#### 3D code data
----

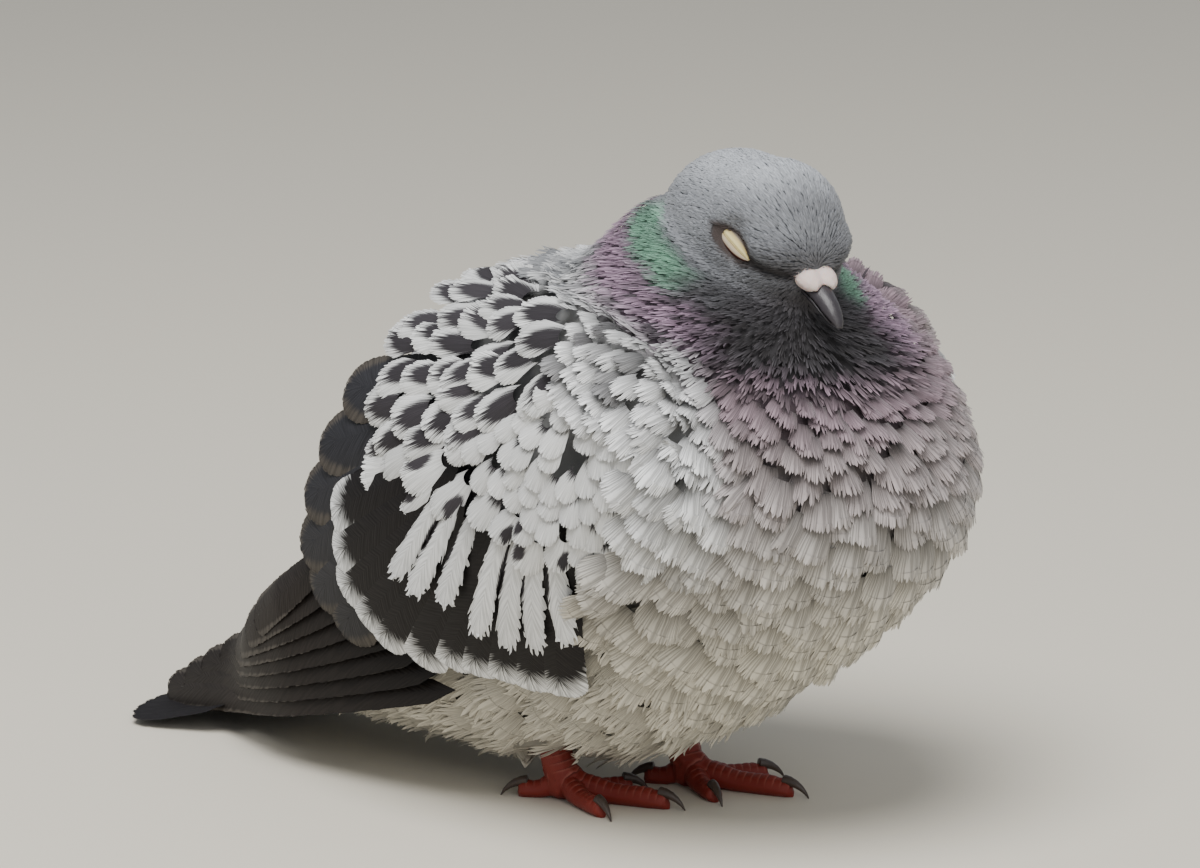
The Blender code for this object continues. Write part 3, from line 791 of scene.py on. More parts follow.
def scutes(points):
    """The feet's horny plates at each place: mm along the toe or tarsus, how much it faces up or ahead,
    whether it is on a foot, and how far the plates stand out there in metres."""
    spots = points / MM
    best = np.full(len(points), np.inf)
    along = np.zeros(len(points))
    top = np.zeros(len(points))
    for ankle, lean, toes in FEET.values():
        start = np.array((*ankle, ANKLE_HEIGHT))
        knee = np.array((ankle[0] + lean[0], ankle[1] + lean[1], TARSUS_TOP))
        axes = [(start, knee, np.array((0, -1.0, 0)))]
        for bearing, length in toes.values():
            end = np.array((*ankle, TOE_HEIGHT)) + toe_way(bearing) * length
            axes.append((start, end, np.array((0, 0, 1.0))))
        for first, last, face in axes:
            way = last - first
            share = np.clip((spots - first) @ way / (way @ way), 0, 1)
            away = spots - first - share[:, None] * way
            far = np.linalg.norm(away, axis=1)
            near = far < best
            best = np.where(near, far, best)
            along = np.where(near, share * np.linalg.norm(way), along)
            top = np.where(near, np.clip(away @ face / np.maximum(far, 0.1), 0, 1), top)
    on_foot = (best < FOOT_RADIUS) & (spots[:, 2] < FOOT_TOP)
    step = (along / SCUTE_LENGTH) % 1
    height = SCUTE_RISE * MM * top * np.sin(math.pi * step) ** 0.5
    return np.stack([along, top, on_foot, height * on_foot], 1)


def blunt_toes(points):
    """The feet's points with the toes' ends drawn back, so that the claws stand ahead of them."""
    spots = points / MM
    for ankle, _, toes in FEET.values():
        for bearing, length in toes.values():
            way = toe_way(bearing)
            away = spots - (*ankle, 0)
            along = away @ way
            across = np.linalg.norm(away[:, :2] - along[:, None] * way[:2], axis=1)
            at_end = (across < TOE_RADIUS) & (spots[:, 2] < TOE_TOP) & (along < length + 2)
            past = np.where(at_end, np.maximum(along - (length - TOE_END), 0), 0)
            spots = spots - way * (past * TOE_CUT)[:, None]
    return spots * MM


def unwrap(obj):
    """An unwrap of the surface's own shape, in the map named OFBake."""
    while obj.data.uv_layers:
        obj.data.uv_layers.remove(obj.data.uv_layers[0])
    obj.data.uv_layers.new(name="OFBake")
    bpy.ops.object.select_all(action="DESELECT")
    obj.select_set(True)
    bpy.context.view_layer.objects.active = obj
    bpy.ops.object.mode_set(mode="EDIT")
    bpy.ops.mesh.select_all(action="SELECT")
    bpy.ops.uv.smart_project(angle_limit=math.radians(66), island_margin=0.004)
    bpy.ops.object.mode_set(mode="OBJECT")


# ---- materials -----------------------------------------------------------------------------------

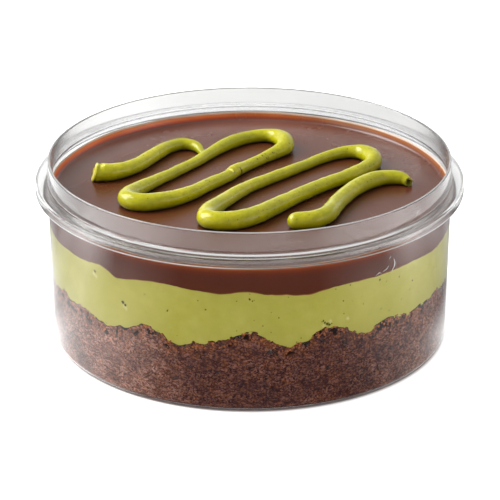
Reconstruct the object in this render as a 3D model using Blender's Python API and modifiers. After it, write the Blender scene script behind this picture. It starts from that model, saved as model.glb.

----

#### To be done
Extract the first line above and each line after it up to and including the one with "return spots * MM", please, exactly and with nothing else.

#### Response to the task
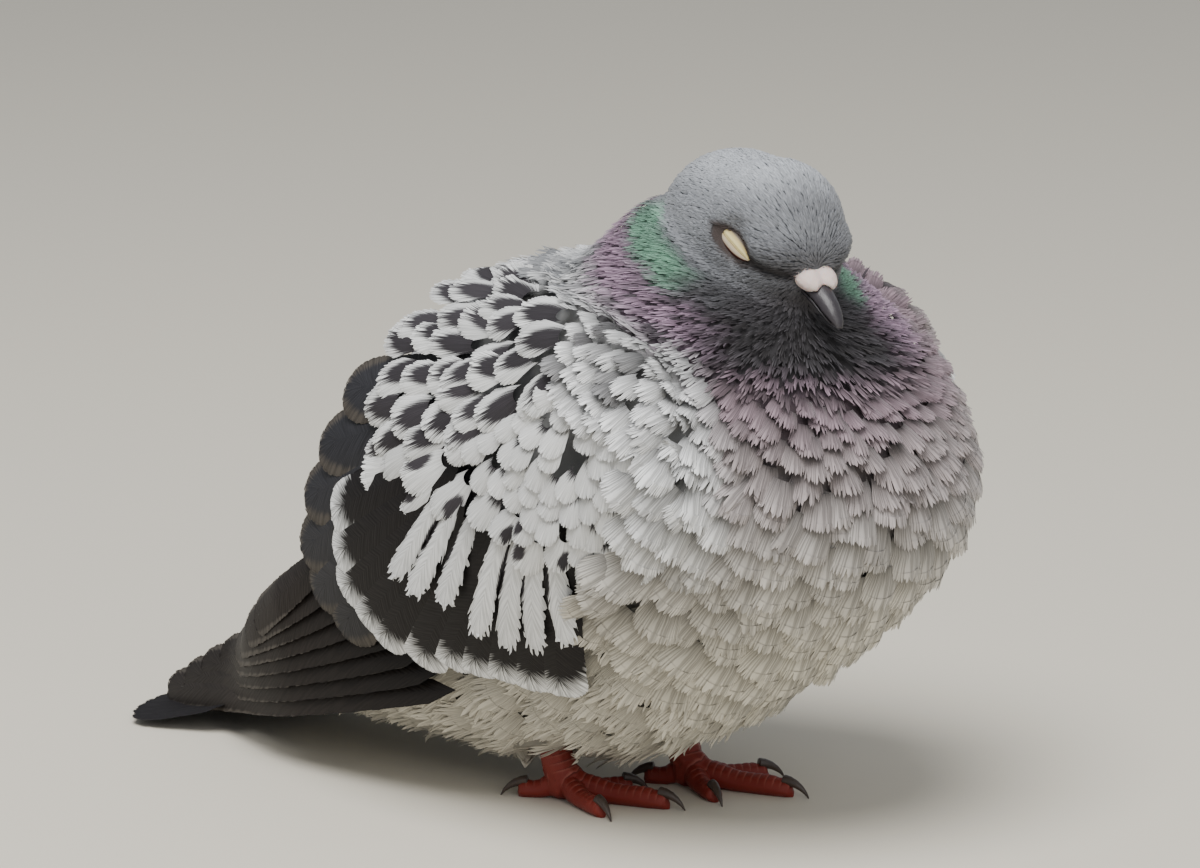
The Blender code for this object continues. Write part 3, from line 791 of scene.py on. More parts follow.
def scutes(points):
    """The feet's horny plates at each place: mm along the toe or tarsus, how much it faces up or ahead,
    whether it is on a foot, and how far the plates stand out there in metres."""
    spots = points / MM
    best = np.full(len(points), np.inf)
    along = np.zeros(len(points))
    top = np.zeros(len(points))
    for ankle, lean, toes in FEET.values():
        start = np.array((*ankle, ANKLE_HEIGHT))
        knee = np.array((ankle[0] + lean[0], ankle[1] + lean[1], TARSUS_TOP))
        axes = [(start, knee, np.array((0, -1.0, 0)))]
        for bearing, length in toes.values():
            end = np.array((*ankle, TOE_HEIGHT)) + toe_way(bearing) * length
            axes.append((start, end, np.array((0, 0, 1.0))))
        for first, last, face in axes:
            way = last - first
            share = np.clip((spots - first) @ way / (way @ way), 0, 1)
            away = spots - first - share[:, None] * way
            far = np.linalg.norm(away, axis=1)
            near = far < best
            best = np.where(near, far, best)
            along = np.where(near, share * np.linalg.norm(way), along)
            top = np.where(near, np.clip(away @ face / np.maximum(far, 0.1), 0, 1), top)
    on_foot = (best < FOOT_RADIUS) & (spots[:, 2] < FOOT_TOP)
    step = (along / SCUTE_LENGTH) % 1
    height = SCUTE_RISE * MM * top * np.sin(math.pi * step) ** 0.5
    return np.stack([along, top, on_foot, height * on_foot], 1)


def blunt_toes(points):
    """The feet's points with the toes' ends drawn back, so that the claws stand ahead of them."""
    spots = points / MM
    for ankle, _, toes in FEET.values():
        for bearing, length in toes.values():
            way = toe_way(bearing)
            away = spots - (*ankle, 0)
            along = away @ way
            across = np.linalg.norm(away[:, :2] - along[:, None] * way[:2], axis=1)
            at_end = (across < TOE_RADIUS) & (spots[:, 2] < TOE_TOP) & (along < length + 2)
            past = np.where(at_end, np.maximum(along - (length - TOE_END), 0), 0)
            spots = spots - way * (past * TOE_CUT)[:, None]
    return spots * MM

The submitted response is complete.